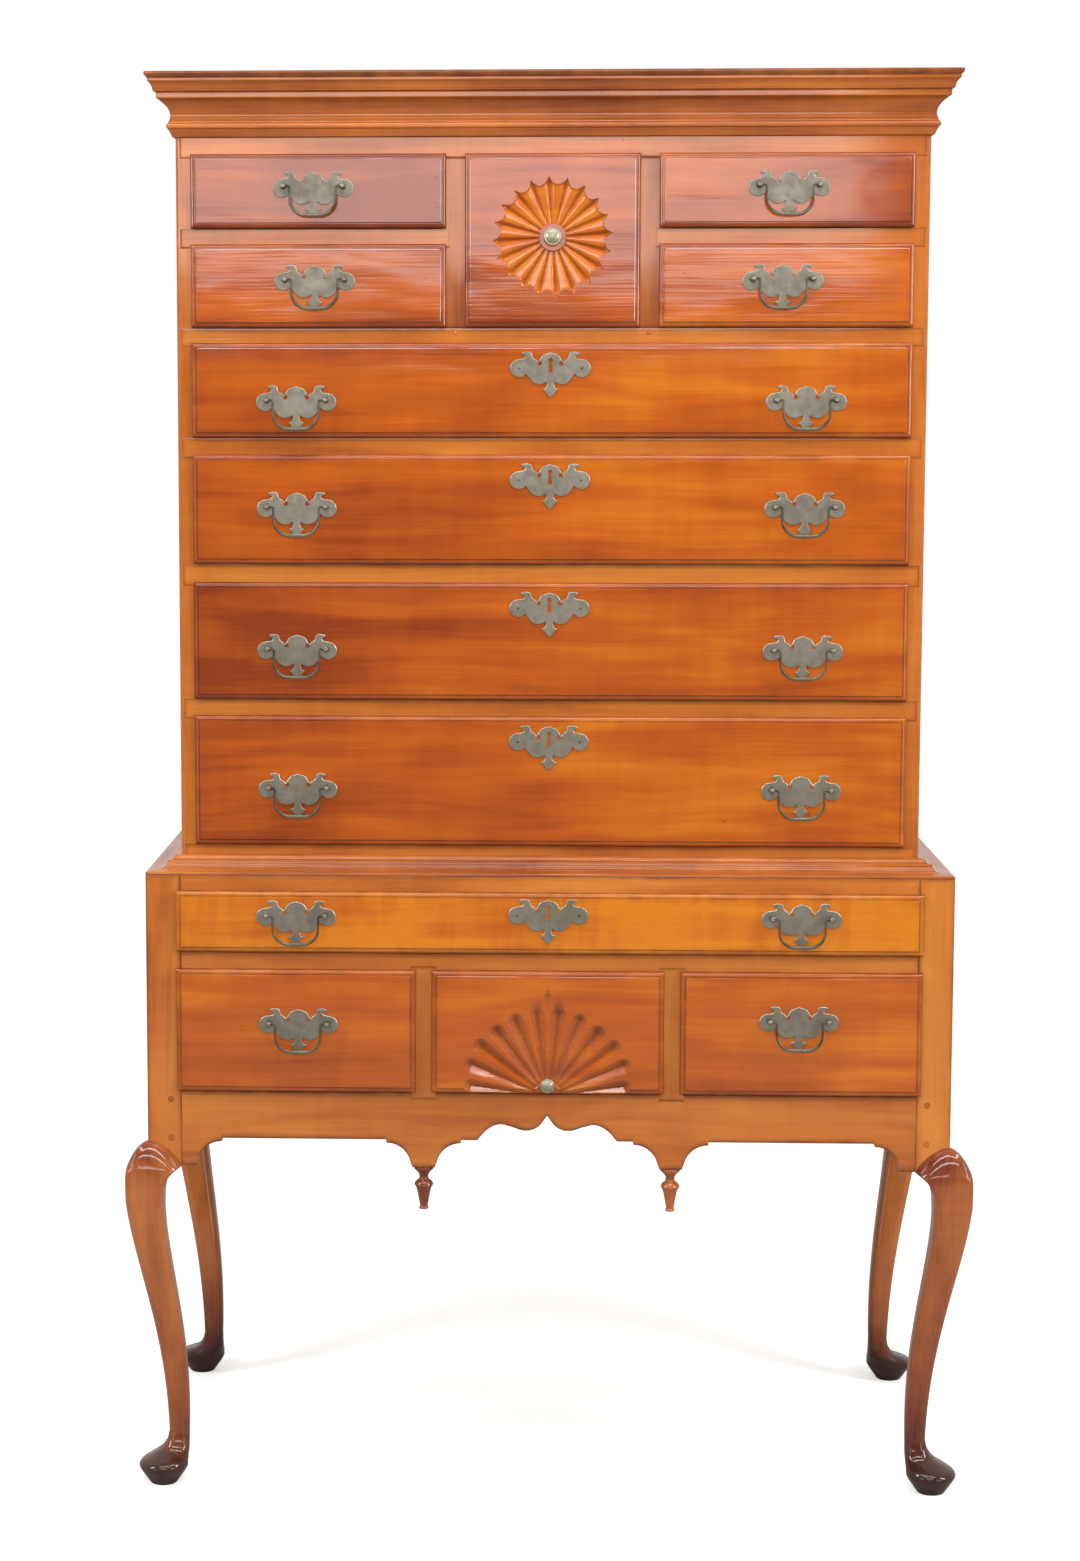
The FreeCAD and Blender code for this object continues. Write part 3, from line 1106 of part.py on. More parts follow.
for drawer in DRAWERS:
    name, middle, width = drawer["name"], drawer["middle"], drawer["width"]
    case_front = upper_front if drawer["upper"] else lower_front
    case_back = upper_back if drawer["upper"] else back_front
    foot = f"({drawer['foot']} + seat_gap)"
    face = f"({case_front} - lip_proud)"
    half_width = f"({width} / 2 - drawer_side_gap)"
    tall = f"({drawer['height']} - drawer_top_gap)"
    lip_height = f"({drawer['height']} + lip_overlap - seat_gap)"
    lip_width = f"({width} + 2 * lip_overlap)"
    margin = "(lip_round + lip_fillet)"

    lip = board(f"{name}_lip", middle, f"{face} + field_rise", foot, lip_width,
                "lip_proud - field_rise - lip_gap", lip_height)
    doc.recompute()
    front_y = lip.Shape.BoundBox.YMin
    rim = [n for n, edge in enumerate(lip.Shape.Edges, 1) if edge.BoundBox.YMax < front_y + 0.01]
    rounded = doc.addObject("Part::Fillet", f"{name}_thumbnail")
    rounded.Base = lip
    rounded.Edges = [(n, size["lip_round"], size["lip_round"]) for n in rim]
    field = board(f"{name}_field", middle, face, f"{foot} + {margin}", f"{lip_width} - 2 * {margin}",
                  "field_rise + 1", f"{lip_height} - 2 * {margin}")
    web = board(f"{name}_web", middle, f"{case_front} - lip_gap - 1", foot, f"2 * {half_width}",
                "front_web + lip_gap + 1", tall)
    core = board(f"{name}_core", middle, f"{case_front} + front_web - 1", foot,
                 f"2 * ({half_width} - drawer_side)", "front_depth - front_web + 1", tall)

    rear = f"({case_back} - drawer_rear_gap)"
    side_start = f"({case_front} + front_web)"
    inner_half = f"({half_width} - drawer_side)"
    bottom_start = f"({case_front} + front_depth - bottom_groove)"
    bottom_place = (middle, bottom_start, f"{foot} + bottom_raise",
                    f"2 * ({inner_half} + bottom_groove)", f"{rear} - {bottom_start}", "drawer_bottom")
    slot = board(f"{name}_slot", *roomy(bottom_place))

    cuts = [slot]
    brasses = []
    inside = f"({case_front} + front_depth)"
    deep = "lip_proud + front_depth + 2"
    for offset, hand in drawer["pulls"]:
        pull_x = f"({middle} + {offset})"
        pull_z = f"({drawer['foot']} + {drawer['pull_height']})"
        brasses.append(formed(f"{name}_plate{hand}", PLATE, pull_x, face, pull_z))
        for right in (-1, 1):
            post_x = f"({pull_x} + {right} * post_spacing / 2)"
            post_z = f"({pull_z} + post_rise)"
            cuts.append(bore(f"{name}_post_hole{hand}_{right}", post_x, f"{face} - 1", post_z,
                             "shank_radius + joint_clearance", deep))
            brasses.append(formed(f"{name}_post{hand}_{right}", POST, post_x, face, post_z))
            brasses.append(formed(f"{name}_nut{hand}_{right}", NUT, post_x, inside, post_z))
        handle = formed(f"{name}_bail_shape{hand}", BAIL, pull_x, f"{face} - ball_reach",
                        f"{pull_z} + post_rise")
        node(f"{name}_bail{hand}", handle)
    if drawer["lock"]:
        lock_z = f"({drawer['foot']} + {drawer['height']} - {drawer['lock']})"
        brasses.append(formed(f"{name}_escutcheon", ESCUTCHEON, middle, face, lock_z))
        cuts.append(formed(f"{name}_keyhole", KEYWAY, middle, face, lock_z))
        case = board(f"{name}_lock_case", middle, inside, f"{lock_z} + lock_rise - lock_height",
                     "lock_width", "lock_thickness", "lock_height")
        key_room = formed(f"{name}_lock_hole", KEYWAY, middle, face, lock_z)
        key_pin = bore(f"{name}_key_pin", middle, inside, f"{lock_z} + keyhole_rise",
                       "key_pin_radius", "lock_thickness - lock_wall / 2")
        brasses.append(joined(f"{name}_lock", [carved(f"{name}_lock_bored", case, [key_room]), key_pin]))
        for right in (-1, 1):
            tack_x = f"({middle} + {right} * (post_spacing / 2 + lobe_outset))"
            cuts.append(bore(f"{name}_tack_hole_{right}", tack_x, f"{face} - 1", lock_z,
                             "tack_radius + joint_clearance", "tack_length + 1"))
            brasses.append(bore(f"{name}_tack_{right}", tack_x, f"{face} - plate_thickness", lock_z,
                                "tack_radius", "tack_length + plate_thickness"))
    if drawer["carving"]:
        if drawer["carving"] == "pinwheel":
            centre_z = f"({foot} + {lip_height} / 2 + pinwheel_rise)"
            knob_z = centre_z
        else:
            centre_z = f"({foot} - fan_drop)"
            knob_z = f"({foot} + fan_knob_height)"
        cuts.append(formed(f"{name}_flutes", carving_of(drawer), middle, face, centre_z))
        cuts.append(bore(f"{name}_knob_hole", middle, f"{face} - 1", knob_z,
                         "shank_radius + joint_clearance", "knob_screw + 2"))
        knob = turned(f"{name}_knob", KNOB)
        knob.Placement = FreeCAD.Placement(Vector(), FreeCAD.Rotation(Vector(1, 0, 0), 90))
        brasses.append(bind(knob, x=middle, y=face, z=knob_z))

    front = carved(f"{name}_front", joined(f"{name}_front_blank", [rounded, field, web, core]), cuts)
    wood = [front]
    for right in (-1, 1):
        side = board(f"{name}_side_{right}", f"{middle} + {right} * ({half_width} - drawer_side / 2)",
                     side_start, foot, "drawer_side", f"{rear} - {side_start}", tall)
        wood.append(carved(f"{name}_side_grooved_{right}", side, [slot]))
    wood.append(board(f"{name}_bottom", *bottom_place))
    back_foot = f"({foot} + bottom_raise + drawer_bottom + joint_clearance)"
    wood.append(board(f"{name}_back", middle, f"{rear} - drawer_back", back_foot, f"2 * {inner_half}",
                      "drawer_back", f"{foot} + {tall} - back_drop - {back_foot}"))
    node(f"{name}_drawer", together(f"{name}_box", wood))
    node(f"{name}_brass", together(f"{name}_fittings", brasses))

# ------------------------------------------------------------------ check and write
doc.recompute()
for item in doc.Objects:
    if {"Invalid", "Error"} & set(item.State):
        raise RuntimeError(f"{item.Name} failed: {item.State}")
os.makedirs("parts", exist_ok=True)
for name, piece in NODES.items():
    if piece.Shape.isNull() or not piece.Shape.isValid():
        raise RuntimeError(f"{name} has no valid shape")
    piece.Shape.exportStep(f"parts/{name}.step")
print(f"{len(NODES)} nodes written")
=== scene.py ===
"""A flat-topped maple high chest of drawers, dressed: two cases of old varnished maple on
cabriole legs, thirteen lipped drawers, two of them carved, and brass pulls. Metres, row frame."""
import math

import bmesh
import bpy
import mathutils.geometry
import numpy as np
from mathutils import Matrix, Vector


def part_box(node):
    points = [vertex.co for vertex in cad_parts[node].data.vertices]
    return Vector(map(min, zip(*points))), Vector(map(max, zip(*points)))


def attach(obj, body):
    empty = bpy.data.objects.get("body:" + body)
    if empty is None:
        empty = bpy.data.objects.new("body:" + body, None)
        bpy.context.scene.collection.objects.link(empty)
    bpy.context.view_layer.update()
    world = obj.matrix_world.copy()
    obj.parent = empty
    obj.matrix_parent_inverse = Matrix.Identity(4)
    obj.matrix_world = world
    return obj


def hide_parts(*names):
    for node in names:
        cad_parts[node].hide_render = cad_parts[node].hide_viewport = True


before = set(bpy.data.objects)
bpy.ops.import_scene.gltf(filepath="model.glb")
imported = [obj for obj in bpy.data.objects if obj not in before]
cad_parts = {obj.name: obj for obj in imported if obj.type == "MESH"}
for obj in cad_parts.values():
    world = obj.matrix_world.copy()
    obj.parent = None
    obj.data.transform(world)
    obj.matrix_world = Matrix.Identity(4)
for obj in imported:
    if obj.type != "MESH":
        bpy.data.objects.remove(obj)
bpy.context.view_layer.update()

# ---------------------------------------------------------------- studio
# A white paper floor under the chest, a dim room in front of it and white screens behind and
# beside it. Two long lamp banks hang overhead, a broad one stands high behind the camera, and a
# wide bank and a tall window stand on each side.
scene = bpy.context.scene
scene.view_settings.view_transform = "Standard"


def tint(code):
    """A #rrggbb colour as linear red, green, blue and 1."""
    share = np.array([int(code[n:n + 2], 16) for n in (1, 3, 5)]) / 255.0
    linear = np.where(share <= 0.04045, share / 12.92, ((share + 0.055) / 1.055) ** 2.4)
    return (*map(float, linear), 1.0)


def add(tree, kind, inputs=(), **settings):
    """One shader node with its settings. Its inputs go in order or by name, and each is a value,
    the socket that feeds it, or a node that feeds it from the first of its open outputs."""
    made = tree.nodes.new("ShaderNode" + kind)
    for name, value in settings.items():
        setattr(made, name, value)
    for name, value in inputs.items() if isinstance(inputs, dict) else enumerate(inputs):
        if isinstance(value, bpy.types.Node):
            value = next(socket for socket in value.outputs if socket.enabled)
        if isinstance(value, bpy.types.NodeSocket):
            tree.links.new(value, made.inputs[name])
        else:
            made.inputs[name].default_value = value
    return made


def blank(name):
    """A new material and its empty node tree."""
    material = bpy.data.materials.new(name)
    material.use_nodes = True
    material.node_tree.nodes.clear()
    return material, material.node_tree


WHITE = (1.0, 1.0, 1.0, 1.0)
world = scene.world or bpy.data.worlds.new("studio")
scene.world = world
world.use_nodes = True
tree = world.node_tree
tree.nodes.clear()
toward = add(tree, "SeparateXYZ", (add(tree, "TexCoord").outputs["Generated"],)).outputs
behind = add(tree, "MapRange", (toward[1], -0.25, 0.3, 0.05, 0.75))
aside = add(tree, "Math", (toward[0],), operation="ABSOLUTE")
beside = add(tree, "MapRange", (aside, 0.45, 0.85, 0.0, 0.55))
level = add(tree, "Math", (behind, beside), operation="MAXIMUM")
room = add(tree, "Background", ((1.0, 0.985, 0.96, 1.0), level))
white = add(tree, "Background", (WHITE, 1.0))
shown = add(tree, "MixShader", (add(tree, "LightPath").outputs["Is Camera Ray"], room, white))
add(tree, "OutputWorld", (shown,))

material, tree = blank("white_paper")
seen = add(tree, "LightPath").outputs["Is Camera Ray"]
away = add(tree, "VectorMath", (add(tree, "TexCoord").outputs["Object"],), operation="LENGTH")
glow = add(tree, "MapRange", (away.outputs["Value"], 1.5, 6.5, 0.5, 0.7))
tone = add(tree, "Mix", {0: seen, 6: tint("#A9A8A4"), 7: tint("#E6E5E2")}, data_type="RGBA")
lit = add(tree, "Emission", (WHITE, add(tree, "Math", (seen, glow), operation="MULTIPLY")))
both = add(tree, "AddShader", (add(tree, "BsdfDiffuse", (tone,)), lit))
add(tree, "OutputMaterial", (both,))
wide = 30.0
mesh = bpy.data.meshes.new("floor")
mesh.from_pydata([(-wide, -wide, 0.0), (wide, -wide, 0.0), (wide, wide, 0.0), (-wide, wide, 0.0)], [],
                 [(0, 1, 2, 3)])
mesh.materials.append(material)
floor = bpy.data.objects.new("floor", mesh)
scene.collection.objects.link(floor)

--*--

> [TASK DETAILS]:
Starting at the line that contains "in imported if" and ending at the line that contains "return (*map(float, linear), 1.0)", repeat each line exactly, both ends included, and nothing else.

> [RESULT FOR THIS TASK]:
cad_parts = {obj.name: obj for obj in imported if obj.type == "MESH"}
for obj in cad_parts.values():
    world = obj.matrix_world.copy()
    obj.parent = None
    obj.data.transform(world)
    obj.matrix_world = Matrix.Identity(4)
for obj in imported:
    if obj.type != "MESH":
        bpy.data.objects.remove(obj)
bpy.context.view_layer.update()

# ---------------------------------------------------------------- studio
# A white paper floor under the chest, a dim room in front of it and white screens behind and
# beside it. Two long lamp banks hang overhead, a broad one stands high behind the camera, and a
# wide bank and a tall window stand on each side.
scene = bpy.context.scene
scene.view_settings.view_transform = "Standard"


def tint(code):
    """A #rrggbb colour as linear red, green, blue and 1."""
    share = np.array([int(code[n:n + 2], 16) for n in (1, 3, 5)]) / 255.0
    linear = np.where(share <= 0.04045, share / 12.92, ((share + 0.055) / 1.055) ** 2.4)
    return (*map(float, linear), 1.0)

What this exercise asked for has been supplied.